Browse by region, filter by validity and data, and install in under five minutes. Your next trip's coverage shouldn't be the last thing you sort out.
Frequently asked questions
Can I use one eSIM across multiple regions on the same trip?
Not with a single regional plan — each plan is scoped to one region (Europe, Asia-Pacific, MENA, Americas). If your itinerary crosses regions, you need two or more plans loaded on the same device as separate eSIM profiles. Most dual-SIM phones let you switch active data profiles in Settings without deleting either plan.
Are regional eSIMs cheaper than a corporate roaming package?
For most road warriors, yes. Corporate roaming via a home carrier typically runs $10–$15 per day per country. A Roamfly Europe regional plan covering 40+ countries starts at $8.50 for 5 GB with a 30-day validity — a week of heavy use in three countries would cost under $20 versus $100–$210 on a per-diem roaming bolt-on.
Do regional eSIMs support 5G or only LTE?
It depends on the region and host carrier. Roamfly's Europe and Asia-Pacific regional plans include 5G access where the underlying MNO supports it — Tokyo, Seoul, and London corridors, for example. MENA and Americas regional plans are currently LTE-only, with 5G roaming agreements still limited across those networks.
What happens if I run out of data on a regional plan mid-trip?

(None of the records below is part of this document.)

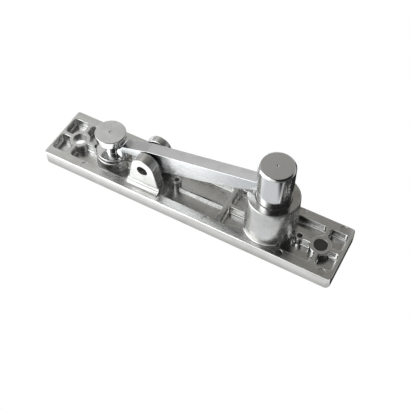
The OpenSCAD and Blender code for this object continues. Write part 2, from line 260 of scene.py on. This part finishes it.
def metal(name, colour):
    """Bare metal with a node tree to work on: the tree, its surface node and its Object coordinates."""
    material = bpy.data.materials.new(name)
    material.use_nodes = True
    tree = material.node_tree
    surface = tree.nodes["Principled BSDF"]
    surface.inputs["Base Color"].default_value = (*colour, 1)
    surface.inputs["Metallic"].default_value = 1
    return material, tree, surface, add(tree, "TexCoord").outputs["Object"]


def grain(tree, place, size_mm, detail=2):
    """Noise from 0 to 1 with a grain of (x, y, z) mm."""
    scale = [1 / (size * MM) for size in size_mm]
    stretched = add(tree, "Mapping", {"Vector": place, "Scale": scale}).outputs[0]
    return add(tree, "TexNoise", {"Vector": stretched, "Scale": 1, "Detail": detail}).outputs["Fac"]


def raised(tree, height, depth_mm, under=None, strength=1.0):
    """Normal of a surface raised by the height, 0 to 1, times the depth, on top of another such normal."""
    inputs = {"Height": height, "Distance": depth_mm * MM, "Strength": strength}
    if under:
        inputs["Normal"] = under
    return add(tree, "Bump", inputs).outputs["Normal"]


# Where the casting's holes, lever pin and ejector marks lie along it, and the lever pin's level, in mm
MOUNT_X, DOWEL_X, BOSS_X, SCREW_X = 70.3, 59.2, 43.4, -48.7
LEVER_X, LEVER_Z = -23.6, 20.4
MARKS_X = (-58, -12.6, 14.2, 54.4, 76.8)


def casting_edge(x, y, z):
    """Radius in mm that an edge of the casting with its middle at (x, y, z) is rounded to. It is 0 where the
    CAD has a fillet of its own, and below 0 at the plate's corners."""
    top = z > 7
    foot = 7 < z < 12
    if z < 0.5:
        return 0.3  # outer face
    if foot and abs(x - LEVER_X) < 14 and 3 < abs(y) < 12.5:
        return 0  # feet of the ears
    if foot and math.hypot(x - BOSS_X, y) < 14.4:
        return 0  # foot of the boss
    if foot and 55 < x < 61 and abs(y) < 2:
        return 0  # between the boss and the front dowel hole
    if top and abs(x) > 79.5 and abs(y) > 13.7:
        return -1  # plate's corners
    if z > 9 and math.hypot(x - LEVER_X, z - LEVER_Z) < 3.6:
        return 0.12  # lever pin's holes
    if z > 9:
        return 0.55 if x < 0 else 0.45  # ears and boss
    if math.hypot(abs(x) - DOWEL_X, y) < 2:
        return 0.12  # dowel holes
    if top and 11.5 < abs(y) < 16 and min(abs(x - mark) for mark in MARKS_X) < 2.2:
        return 0.12  # ejector marks
    to_hole = min(math.hypot(abs(x) - MOUNT_X, y), math.hypot(x - SCREW_X, y), math.hypot(x - BOSS_X, y))
    return 0.2 if to_hole < 4.2 else 0.5  # through holes, then rims and ribs


# The boss's small fillet ends beside the dowel hole, so that the hole's own rim can meet the boss
fillet_end = ((56.7, 58.1), (-1.3, 1.3), (8.03, 9.1))
casting = softened("base_casting", "casting_body", casting_edge, flat=fillet_end)
clean, stained = (0.68, 0.68, 0.67), (0.58, 0.57, 0.545)
cast_zinc, tree, surface, place = metal("cast_zinc", clean)
along, _, height = add(tree, "SeparateXYZ", {0: place}).outputs
# 1 on the rims, which all lie at one level, and 0 elsewhere
ground = add(tree, "Math", {0: height, 1: PLATE_TOP, 2: 0.06 * MM}, operation="COMPARE").outputs[0]
lumps = grain(tree, place, (4.5, 3.5, 4), 0)
streaks = grain(tree, place, (9, 0.3, 0.5), 3)
stains = grain(tree, place, (14, 9, 12), 4)
# The skin is duller above the plate and towards its left end, and the end of the boss is turned bright
BOSS_TOP = 31.2 * MM
as_cast = ramp(tree, lumps, 0.3, 0.7, 0.15, 0.24)
satin = add(tree, "Math", {0: ramp(tree, height, PLATE_TOP, PLATE_TOP + 4 * MM, 0, 0.09),
                           1: ramp(tree, along, -20 * MM, 40 * MM, 0.12, 0)}, operation="MAXIMUM").outputs[0]
as_cast = add(tree, "Math", {0: as_cast, 1: satin}, operation="ADD").outputs[0]
turned_face = ramp(tree, height, BOSS_TOP - 0.2 * MM, BOSS_TOP - 0.1 * MM, 0, 0.12)
as_cast = add(tree, "Math", {0: as_cast, 1: turned_face}, operation="SUBTRACT").outputs[0]
worked = ramp(tree, streaks, 0.3, 0.7, 0.22, 0.34)
finish = add(tree, "Mix", {"Factor": ground, "A": as_cast, "B": worked}).outputs["Result"]
tree.links.new(finish, surface.inputs["Roughness"])
shade = mixed(tree, ramp(tree, stains, 0.45, 0.75), (*clean, 1), (*stained, 1))
tree.links.new(shade, surface.inputs["Base Color"])
# The ground rims are flat, and what stands above them is nearly smooth
risen = ramp(tree, height, PLATE_TOP, PLATE_TOP + MM, 0, 0.8)
smooth = add(tree, "Math", {0: ground, 1: risen}, operation="MAXIMUM").outputs[0]
depth = add(tree, "Mix", {"Factor": smooth, "A": lumps, "B": 0.5}).outputs["Result"]
shape = raised(tree, depth, 0.02)
shape = raised(tree, streaks, 0.0015, shape, ground)
tree.links.new(shape, surface.inputs["Normal"])
casting.data.materials.append(cast_zinc)

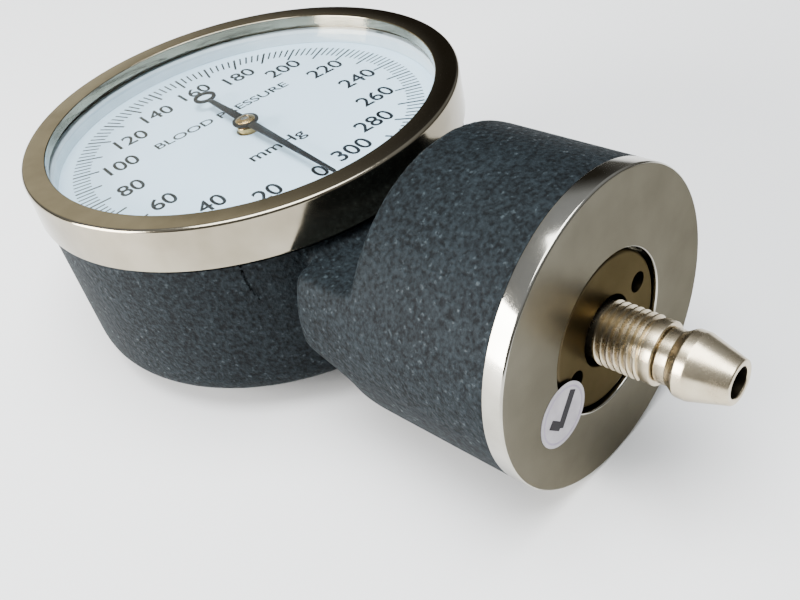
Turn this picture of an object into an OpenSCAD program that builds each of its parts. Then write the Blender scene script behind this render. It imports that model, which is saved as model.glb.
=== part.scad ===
// Aneroid pressure gauge head with a side barrel.
// The dial faces up (+Z). The barrel and its hose nipple point along -Y.
// The origin is on the dial axis, in the plane of the flat case back.

/* [Case] */
// Height of the bezel's top face above the case back
gauge_h = 24; // [22:0.5:28]
// Radius of the case wall just under the bezel
case_r = 25.5; // [24.5:0.1:25.8]
// Draft of the case wall from its rim to its back, on the radius
case_draft = 0.5; // [0:0.1:1]
// Radius of the rounded edge round the case back
case_corner = 2.4; // [1:0.1:3]
// Radius of the round space inside the case
cavity_r = 22.6; // [21.5:0.1:23]
// Thickness of the case back
back_t = 1.6; // [1.2:0.1:2.5]

/* [Bezel and lens] */
// Outer radius of the bezel ring
bezel_r = 26; // [26:0.1:27]
// Height of the bezel's outer wall
bezel_h = 5.3; // [5:0.1:6]
// Radius of the opening over the lens
bezel_open_r = 23.2; // [22:0.1:23.5]
// Radius of the rounded rim edge
bezel_edge = 0.55; // [0.3:0.05:1]
// Thickness of the lens
lens_t = 0.8; // [0.6:0.1:0.8]
// Depth of the lens below the bezel's top face
lens_drop = 1.3; // [1:0.1:1.3]

/* [Dial and pointer] */
// Height of the dial face above the case back
dial_z = 20.1; // [19.8:0.1:20.4]
// Thickness of the dial plate
dial_t = 0.5; // [0.3:0.1:0.8]
// Clockwise turn of the zero mark away from the barrel, in degrees
dial_turn = 9.6; // [0:0.1:20]
// Length of the pointer from the dial axis to its tip
pointer_len = 19.1; // [16:0.1:20]
// Distance from the dial axis to the centre of the pointer's tail ring
tail_len = 10.4; // [8:0.1:12]
// Outer radius of the tail ring
tail_ring_r = 1.45; // [1:0.05:2]

/* [Barrel] */
// Radius of the barrel that holds the pressure capsule
barrel_r = 16.4; // [15.5:0.1:17]
// Height of the barrel's axis above the case back
barrel_z = 10.3; // [9.5:0.1:10.6]
// Distance from the dial axis to the end of the painted barrel
barrel_end = 47.8; // [46:0.1:49]
// Radius of the round chamber inside the barrel
chamber_r = 14.8; // [14:0.1:15]
// Distance from the dial axis to the shoulder behind the bezel
shoulder_y = 31; // [30:0.1:33]
// Height of the step under the bezel
step_z = 17.2; // [16.8:0.1:17.5]
// Distance from the dial axis to the barrel's inner end
inner_end = 24.5; // [22:0.1:28]

/* [Cap and nipple] */
// Width of the polished band round the cap
cap_w = 2.2; // [2:0.1:3]
// Radius of the retaining nut in the middle of the cap
nut_r = 8; // [8:0.1:9]
// Diameter of the circle through the two spanner holes
spanner_pcd = 11.6; // [11:0.1:12.5]
// Radius of a spanner hole
spanner_hole_r = 1.1; // [0.8:0.05:1.3]
// Turn of the spanner holes away from level, in degrees
spanner_turn = 22; // [0:1:90]
// Radius over the thread crests of the stem
thread_r = 3.25; // [3:0.05:3.4]
// Thread pitch
thread_pitch = 0.7; // [0.5:0.1:0.8]
// Number of thread crests on the stem
thread_crests = 7; // [4:1:8]
// Length of the plain collar at the stem's end
collar_len = 1.1; // [0.8:0.1:1.5]
// Radius of the air bore through the nipple
air_r = 1.5; // [1.2:0.1:1.6]
// Largest radius of the hose barb
barb_r = 3.3; // [3:0.05:3.5]

/* [Movement] */
// Gear module
module_mm = 0.2; // [0.18:0.01:0.2]
// Teeth on the pinion
pinion_teeth = 10; // [10:1:10]
// Turns of the pinion for one turn of the sector
gear_ratio = 15; // [15:1:15]
// Full swing of the pointer, in degrees
scale_sweep = 342; // [300:1:345]
// Distance from the sector's axis to the lever's roller
lever_len = 4.1; // [4:0.1:4.4]
// Radius of the pinion and sector shafts
shaft_r = 0.6; // [0.5:0.05:0.7]
// Clearance round a turning shaft
running = 0.03; // [0.02:0.01:0.05]
// Radius of the push pin
pin_r = 1; // [0.8:0.1:1.2]

/* [Hidden] */
$fn = 96;

// A hair more than nothing, so that a cut passes its face
eps = 0.1;

// Bezel stack, from the top down
bezel_bottom = gauge_h - bezel_h;
gasket_t = 0.4;
shoulder_z = bezel_bottom - gasket_t;
bezel_bore_r = 24.15;
spigot_r = bezel_bore_r - 0.05;
spigot_top = dial_z - dial_t;
lens_r = bezel_bore_r - 0.15;
lens_top = gauge_h - lens_drop;
lens_bottom = lens_top - lens_t;
spacer_w = 0.9;

// Barrel and cap
cap_face = barrel_end + cap_w;
chamber_end = shoulder_y + 1.6;
chamber_depth = barrel_end - chamber_end;
passage_r = 5.5;
passage_start = cavity_r - 4;
cap_spigot_len = 2.6;
seal_r = 0.42;
seal_y = barrel_end - 1.05;
seal_floor_r = chamber_r - 2 * seal_r - 0.03;
nut_groove = 0.3;
nut_recess = 0.3;
stem_hole_r = thread_r + 0.4;
nut_t = 3.4;
spanner_hole_deep = 2.2;
washer_t = 0.5;
stem_flange_r = 7;
stem_flange_t = 1.2;
stem_body_r = thread_r - 0.35;
socket_r = 2.3;
socket_len = 3.5;
stem_end = cap_face + thread_crests * thread_pitch + collar_len;
nut_back = cap_face - nut_t;
flange_front = nut_back - washer_t;
flange_back = flange_front - stem_flange_t;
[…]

Top up directly in the Roamfly app — the additional data applies to the same eSIM profile within 60 seconds and extends validity if the original plan is still active. You don't scan a new QR code or reinstall the profile. If the plan has already expired, you'll need to activate a new one.
How do I keep my existing number for calls while using a regional eSIM for data?
Set your physical SIM or home eSIM as the Voice and SMS line, and assign the regional eSIM as the Cellular Data line. On iPhone: Settings → Cellular → choose the regional plan under 'Cellular Data'. On Android: Settings → Network & Internet → SIMs → Preferred SIM for data. Calls and texts route through your home number; all data uses the regional plan.